↓

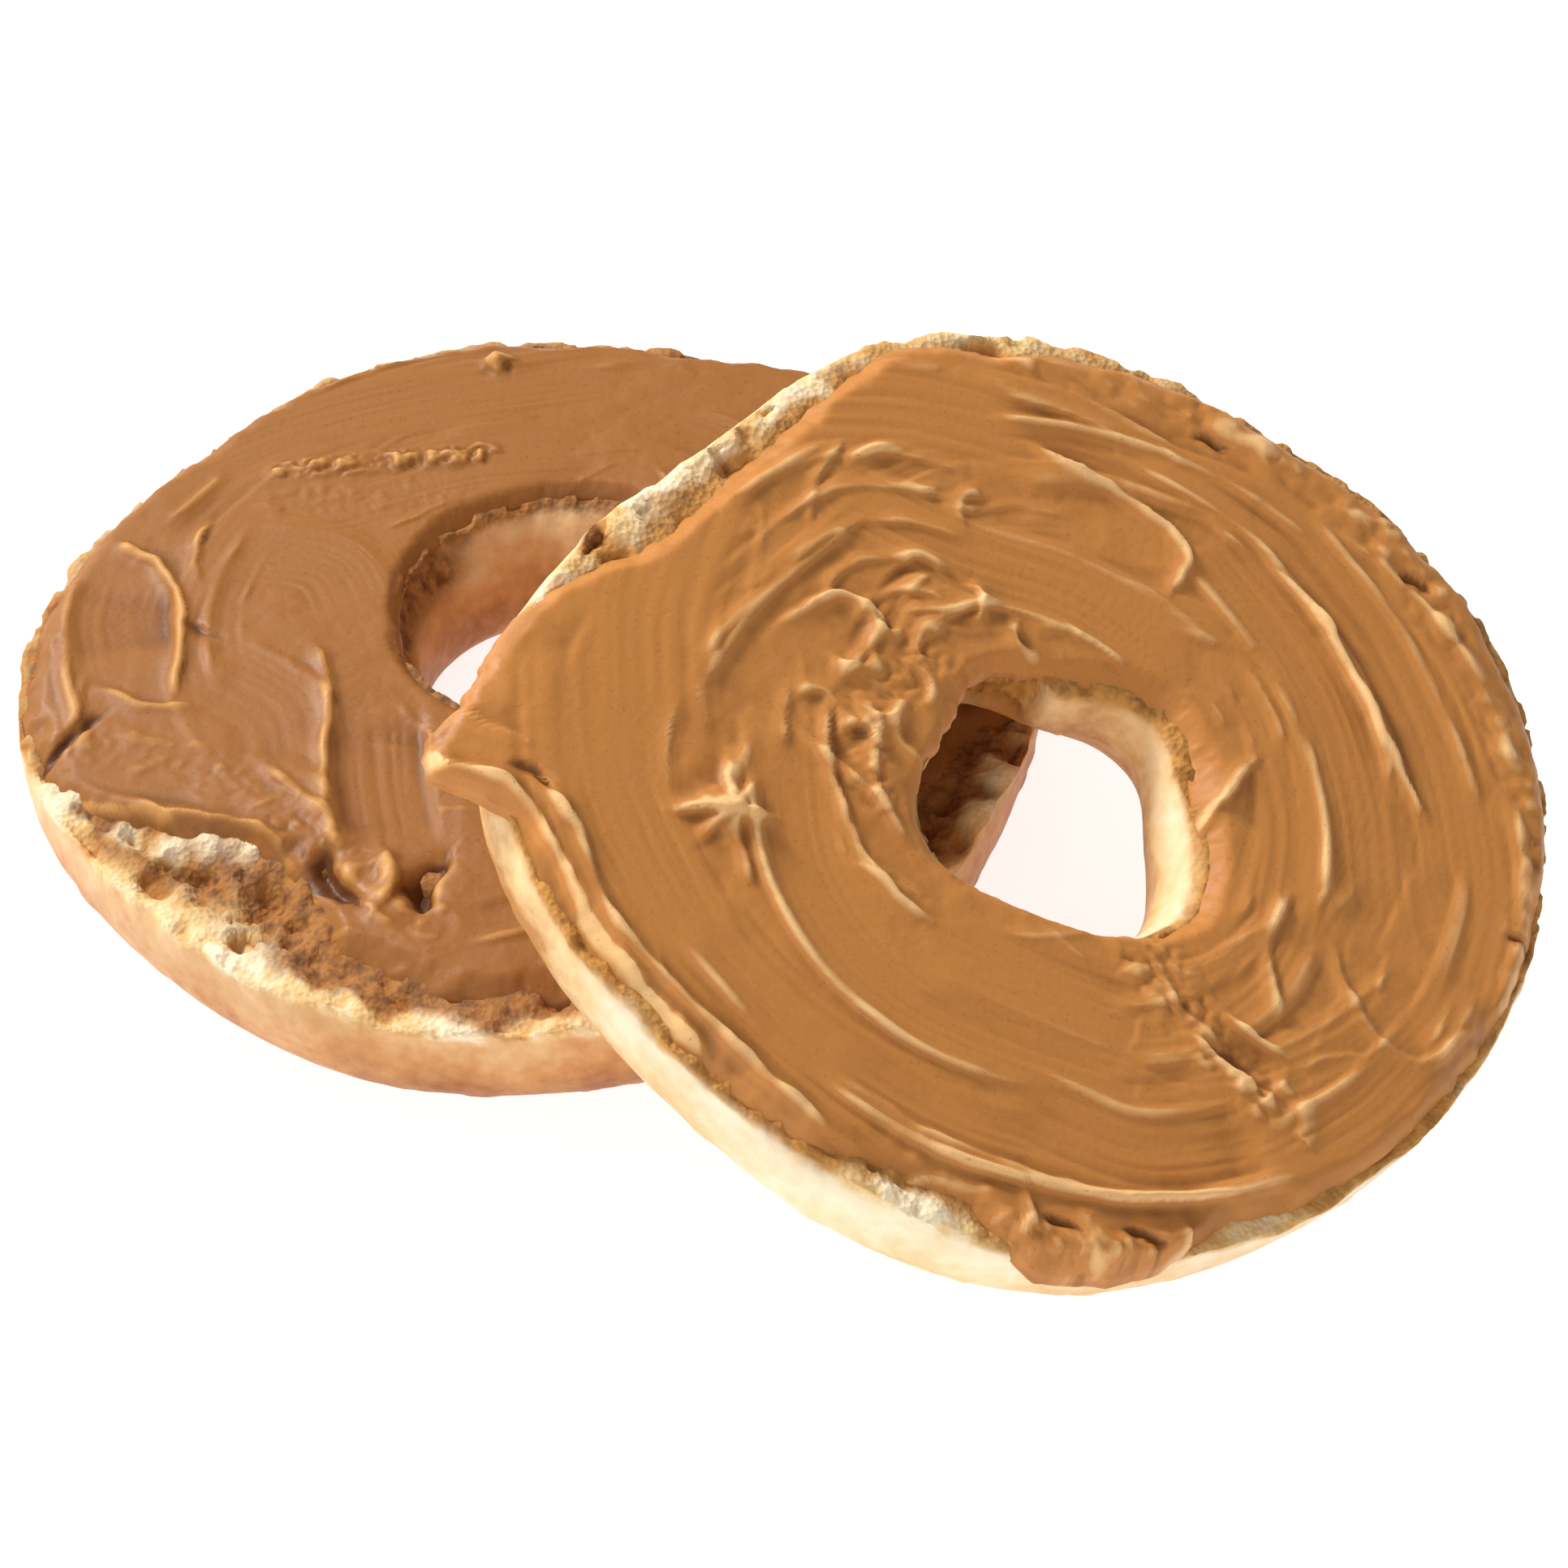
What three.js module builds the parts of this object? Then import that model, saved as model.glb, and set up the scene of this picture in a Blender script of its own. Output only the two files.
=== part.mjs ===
// A bagel sliced through its middle. Both halves carry a spread of peanut butter on the cut face.
// The bottom half lies flat on its base. The top half, crown down, leans on the bottom half's rim.
// Millimetres, +Z up, +X along the two halves, origin under the middle of the whole, on the table.
import * as THREE from 'three';

// --- Driving dimensions ---
// Each half is described in its own frame: the cut face is the plane z = 0, the bread hangs below
// it and the spread lies above it. An outline is a mean radius and a few lobes; a lobe adds
// `height` at the angle `at` and repeats `waves` times around.
const BOTTOM_HALF = {
  radius: 52.5,
  lobes: [
    { waves: 2, height: 1.9, at: 28 },
    { waves: 3, height: 0.9, at: 40 },
    { waves: 4, height: 0.8, at: 24 },
    { waves: 5, height: 0.9, at: -35 },
  ],
  hole: { x: 2, y: 6, radius: 18, corners: 0, at: 0 },
  depth: 17.3, // from the cut face to where the round crust would end
  flatBase: 16.7, // the base is pressed flat at this depth
  // The dough spread inwards too, so the hole's wall slopes in by `mean` over the whole depth,
  // and by `sway` of that more on the side `at` and less on the other.
  holeNarrowing: { mean: 7.5, sway: 0.8, at: 65 },
  fullness: 2.5, // exponent of the section's superellipse: 2 is round, larger is squarer
  waist: 3, // the section is widest this far below the cut face
};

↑

SHORT EXERCISE
Extract all of the material exactly as it is written.

FINISHED ANSWER
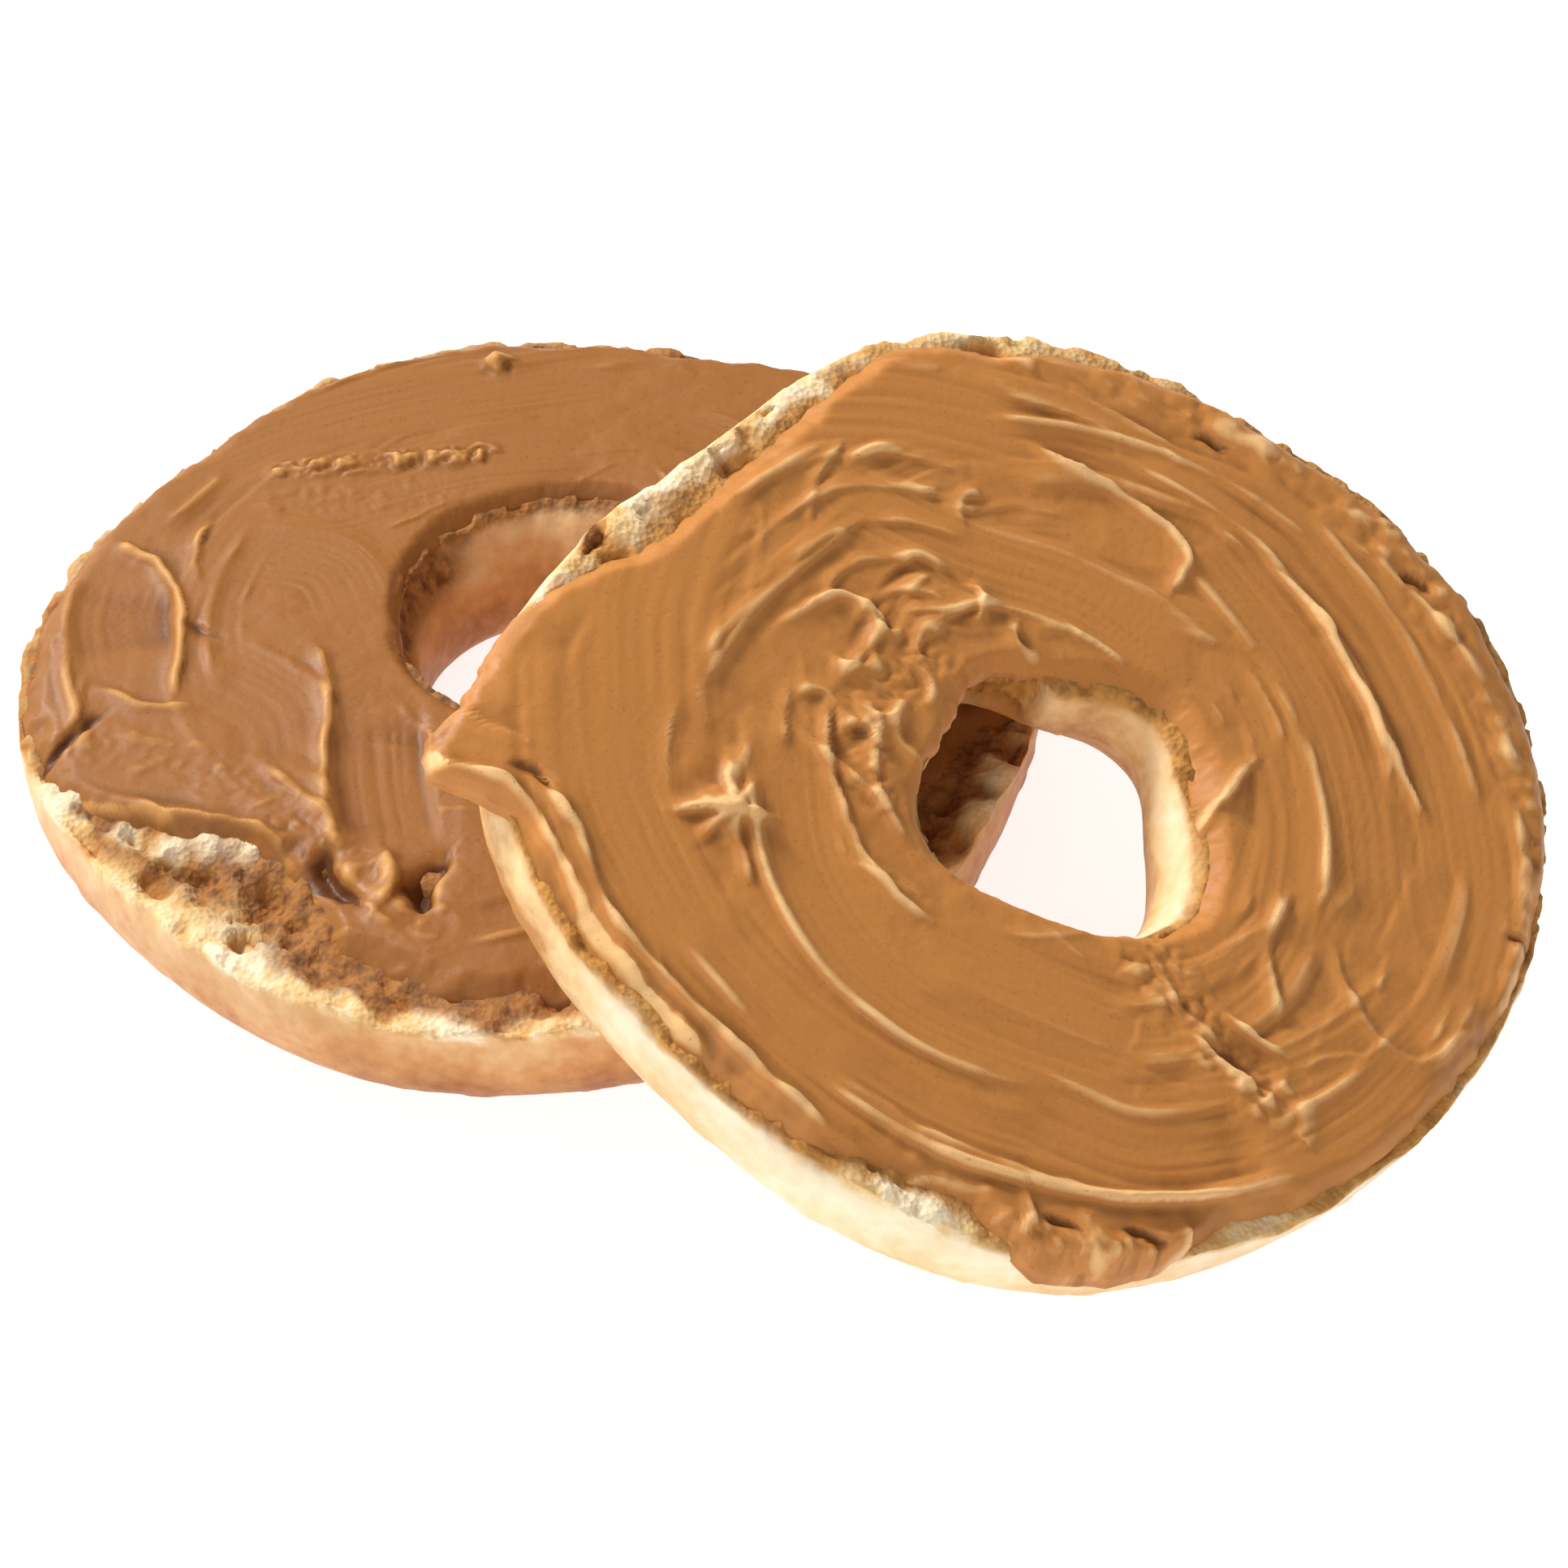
What three.js module builds the parts of this object? Then import that model, saved as model.glb, and set up the scene of this picture in a Blender script of its own. Output only the two files.
=== part.mjs ===
// A bagel sliced through its middle. Both halves carry a spread of peanut butter on the cut face.
// The bottom half lies flat on its base. The top half, crown down, leans on the bottom half's rim.
// Millimetres, +Z up, +X along the two halves, origin under the middle of the whole, on the table.
import * as THREE from 'three';

// --- Driving dimensions ---
// Each half is described in its own frame: the cut face is the plane z = 0, the bread hangs below
// it and the spread lies above it. An outline is a mean radius and a few lobes; a lobe adds
// `height` at the angle `at` and repeats `waves` times around.
const BOTTOM_HALF = {
  radius: 52.5,
  lobes: [
    { waves: 2, height: 1.9, at: 28 },
    { waves: 3, height: 0.9, at: 40 },
    { waves: 4, height: 0.8, at: 24 },
    { waves: 5, height: 0.9, at: -35 },
  ],
  hole: { x: 2, y: 6, radius: 18, corners: 0, at: 0 },
  depth: 17.3, // from the cut face to where the round crust would end
  flatBase: 16.7, // the base is pressed flat at this depth
  // The dough spread inwards too, so the hole's wall slopes in by `mean` over the whole depth,
  // and by `sway` of that more on the side `at` and less on the other.
  holeNarrowing: { mean: 7.5, sway: 0.8, at: 65 },
  fullness: 2.5, // exponent of the section's superellipse: 2 is round, larger is squarer
  waist: 3, // the section is widest this far below the cut face
};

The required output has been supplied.